Triple Murder at Toronto Film Festival

It's not a movie, but it took place during the Toronto Film Festival.

Early Monday morning, three people were found murdered at a hotel here. Many guests from the Toronto Film Festival are staying at the Delta Chelsea Hotel, and at least two of them — working for AOL on a Moviefone promotion tie-in — have rooms on the same floor.

The victims, according to police and local newspaper reports, were members of a German tourist group and all deaf. It may have been a double murder-suicide, police said.

But it wasn't the first act of tourist violence here lately. In July, a drug deal at the Westin Harbour Castle resulted in yet another killing.

And we New Yorkers always thought Toronto was a safe, clean place.
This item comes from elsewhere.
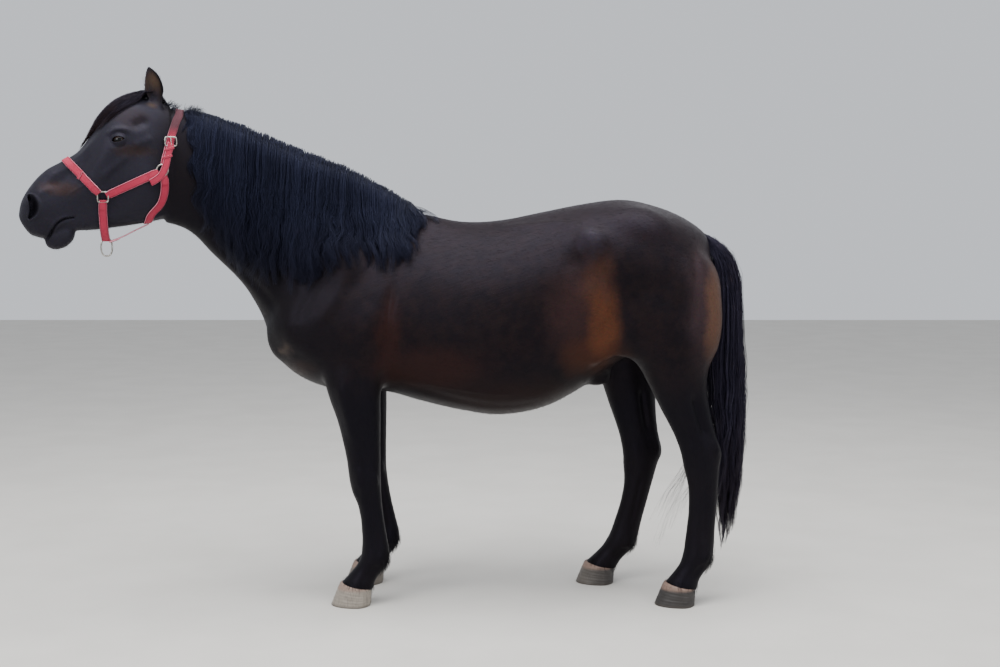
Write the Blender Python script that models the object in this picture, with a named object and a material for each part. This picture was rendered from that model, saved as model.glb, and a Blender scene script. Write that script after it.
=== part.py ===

Home has never looked so good.

Toronto, in fact, is a strange place for New Yorkers. The film festival area is dotted with aggressive homeless people, the kind we haven't seen in New York since the 1980s.

Cab drivers routinely know nothing about city destinations and seem to take the longest route possible to get anywhere. They spend more time on their phones than any New York cab driver and aren't particularly interested in accommodating their passengers.

Meanwhile, the city seems to have almost no planning in mind when it comes to putting on the film festival. Even though thousands of visitors are trying to traverse the oddly laid out streets here to get to screenings and appointments, blocked streets and re-routed travel have been a norm, with local parades in every direction, not to mention protest groups and fundraising activities that have interfered with the festival's flow.

So much for Toronto! Sundance has never looked better!